> **AIM OF THE EXERCISE**
Please quote every line word for word.

> **RAW DATA**
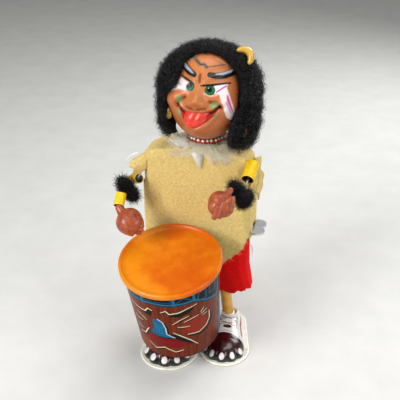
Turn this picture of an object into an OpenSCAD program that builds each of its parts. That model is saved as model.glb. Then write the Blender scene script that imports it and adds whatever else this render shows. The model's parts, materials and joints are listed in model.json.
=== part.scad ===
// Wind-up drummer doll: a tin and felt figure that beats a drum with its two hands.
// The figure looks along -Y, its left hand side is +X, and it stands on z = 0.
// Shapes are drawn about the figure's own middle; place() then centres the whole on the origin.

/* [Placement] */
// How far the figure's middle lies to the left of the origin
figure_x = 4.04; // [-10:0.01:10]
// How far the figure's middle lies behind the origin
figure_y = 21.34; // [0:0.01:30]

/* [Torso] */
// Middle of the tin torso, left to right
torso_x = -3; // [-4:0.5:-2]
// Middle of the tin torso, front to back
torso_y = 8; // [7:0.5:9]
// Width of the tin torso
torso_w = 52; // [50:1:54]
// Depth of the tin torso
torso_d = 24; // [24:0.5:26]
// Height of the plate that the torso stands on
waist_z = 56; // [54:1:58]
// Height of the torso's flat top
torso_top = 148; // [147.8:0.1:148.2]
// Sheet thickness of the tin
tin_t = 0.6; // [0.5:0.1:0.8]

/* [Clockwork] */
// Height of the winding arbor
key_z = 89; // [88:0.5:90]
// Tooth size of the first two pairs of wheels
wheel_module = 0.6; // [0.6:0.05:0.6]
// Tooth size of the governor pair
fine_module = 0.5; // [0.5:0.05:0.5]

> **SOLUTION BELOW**
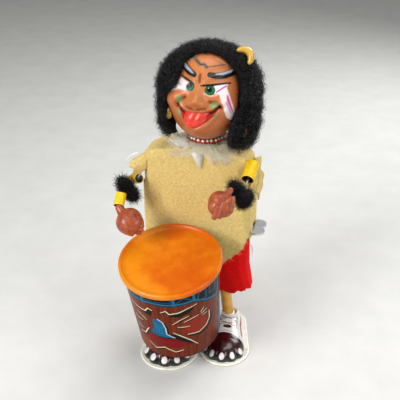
Turn this picture of an object into an OpenSCAD program that builds each of its parts. That model is saved as model.glb. Then write the Blender scene script that imports it and adds whatever else this render shows. The model's parts, materials and joints are listed in model.json.
=== part.scad ===
// Wind-up drummer doll: a tin and felt figure that beats a drum with its two hands.
// The figure looks along -Y, its left hand side is +X, and it stands on z = 0.
// Shapes are drawn about the figure's own middle; place() then centres the whole on the origin.

/* [Placement] */
// How far the figure's middle lies to the left of the origin
figure_x = 4.04; // [-10:0.01:10]
// How far the figure's middle lies behind the origin
figure_y = 21.34; // [0:0.01:30]

/* [Torso] */
// Middle of the tin torso, left to right
torso_x = -3; // [-4:0.5:-2]
// Middle of the tin torso, front to back
torso_y = 8; // [7:0.5:9]
// Width of the tin torso
torso_w = 52; // [50:1:54]
// Depth of the tin torso
torso_d = 24; // [24:0.5:26]
// Height of the plate that the torso stands on
waist_z = 56; // [54:1:58]
// Height of the torso's flat top
torso_top = 148; // [147.8:0.1:148.2]
// Sheet thickness of the tin
tin_t = 0.6; // [0.5:0.1:0.8]

/* [Clockwork] */
// Height of the winding arbor
key_z = 89; // [88:0.5:90]
// Tooth size of the first two pairs of wheels
wheel_module = 0.6; // [0.6:0.05:0.6]
// Tooth size of the governor pair
fine_module = 0.5; // [0.5:0.05:0.5]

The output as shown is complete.